**GIVEN EXERCISE**
Restate, word for word, every line of the data.

═════ RAW DATA ═════

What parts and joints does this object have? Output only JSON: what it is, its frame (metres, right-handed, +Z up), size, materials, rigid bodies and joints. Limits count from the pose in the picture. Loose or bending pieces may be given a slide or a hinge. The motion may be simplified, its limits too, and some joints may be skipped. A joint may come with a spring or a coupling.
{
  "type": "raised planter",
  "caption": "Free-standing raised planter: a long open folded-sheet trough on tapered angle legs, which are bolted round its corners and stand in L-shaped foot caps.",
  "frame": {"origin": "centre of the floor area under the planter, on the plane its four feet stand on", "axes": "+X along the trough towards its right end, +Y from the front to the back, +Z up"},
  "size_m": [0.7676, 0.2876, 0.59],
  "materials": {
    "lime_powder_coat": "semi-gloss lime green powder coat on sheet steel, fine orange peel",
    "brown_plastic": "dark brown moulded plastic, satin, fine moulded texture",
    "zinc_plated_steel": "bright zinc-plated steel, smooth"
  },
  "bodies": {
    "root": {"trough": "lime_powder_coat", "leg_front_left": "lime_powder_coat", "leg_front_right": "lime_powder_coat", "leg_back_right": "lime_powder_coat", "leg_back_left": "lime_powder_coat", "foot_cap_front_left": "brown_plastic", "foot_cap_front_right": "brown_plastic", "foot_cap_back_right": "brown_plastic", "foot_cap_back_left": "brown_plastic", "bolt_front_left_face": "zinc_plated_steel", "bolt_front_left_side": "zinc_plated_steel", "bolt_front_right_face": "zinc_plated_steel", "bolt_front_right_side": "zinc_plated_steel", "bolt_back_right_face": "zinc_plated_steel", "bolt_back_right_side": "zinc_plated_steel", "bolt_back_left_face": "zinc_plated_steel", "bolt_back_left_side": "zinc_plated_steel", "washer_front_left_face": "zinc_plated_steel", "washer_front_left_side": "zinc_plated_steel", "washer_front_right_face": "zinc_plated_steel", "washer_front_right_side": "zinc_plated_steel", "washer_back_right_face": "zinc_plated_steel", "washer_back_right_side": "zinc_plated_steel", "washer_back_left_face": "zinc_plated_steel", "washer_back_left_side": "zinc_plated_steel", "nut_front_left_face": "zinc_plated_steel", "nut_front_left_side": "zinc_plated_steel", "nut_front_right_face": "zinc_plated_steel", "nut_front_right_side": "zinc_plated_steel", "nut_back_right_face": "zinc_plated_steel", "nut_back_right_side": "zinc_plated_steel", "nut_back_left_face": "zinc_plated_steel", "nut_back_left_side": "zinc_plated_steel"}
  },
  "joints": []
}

═════

**SOLUTION FOR THIS TASK**
What parts and joints does this object have? Output only JSON: what it is, its frame (metres, right-handed, +Z up), size, materials, rigid bodies and joints. Limits count from the pose in the picture. Loose or bending pieces may be given a slide or a hinge. The motion may be simplified, its limits too, and some joints may be skipped. A joint may come with a spring or a coupling.
{
  "type": "raised planter",
  "caption": "Free-standing raised planter: a long open folded-sheet trough on tapered angle legs, which are bolted round its corners and stand in L-shaped foot caps.",
  "frame": {"origin": "centre of the floor area under the planter, on the plane its four feet stand on", "axes": "+X along the trough towards its right end, +Y from the front to the back, +Z up"},
  "size_m": [0.7676, 0.2876, 0.59],
  "materials": {
    "lime_powder_coat": "semi-gloss lime green powder coat on sheet steel, fine orange peel",
    "brown_plastic": "dark brown moulded plastic, satin, fine moulded texture",
    "zinc_plated_steel": "bright zinc-plated steel, smooth"
  },
  "bodies": {
    "root": {"trough": "lime_powder_coat", "leg_front_left": "lime_powder_coat", "leg_front_right": "lime_powder_coat", "leg_back_right": "lime_powder_coat", "leg_back_left": "lime_powder_coat", "foot_cap_front_left": "brown_plastic", "foot_cap_front_right": "brown_plastic", "foot_cap_back_right": "brown_plastic", "foot_cap_back_left": "brown_plastic", "bolt_front_left_face": "zinc_plated_steel", "bolt_front_left_side": "zinc_plated_steel", "bolt_front_right_face": "zinc_plated_steel", "bolt_front_right_side": "zinc_plated_steel", "bolt_back_right_face": "zinc_plated_steel", "bolt_back_right_side": "zinc_plated_steel", "bolt_back_left_face": "zinc_plated_steel", "bolt_back_left_side": "zinc_plated_steel", "washer_front_left_face": "zinc_plated_steel", "washer_front_left_side": "zinc_plated_steel", "washer_front_right_face": "zinc_plated_steel", "washer_front_right_side": "zinc_plated_steel", "washer_back_right_face": "zinc_plated_steel", "washer_back_right_side": "zinc_plated_steel", "washer_back_left_face": "zinc_plated_steel", "washer_back_left_side": "zinc_plated_steel", "nut_front_left_face": "zinc_plated_steel", "nut_front_left_side": "zinc_plated_steel", "nut_front_right_face": "zinc_plated_steel", "nut_front_right_side": "zinc_plated_steel", "nut_back_right_face": "zinc_plated_steel", "nut_back_right_side": "zinc_plated_steel", "nut_back_left_face": "zinc_plated_steel", "nut_back_left_side": "zinc_plated_steel"}
  },
  "joints": []
}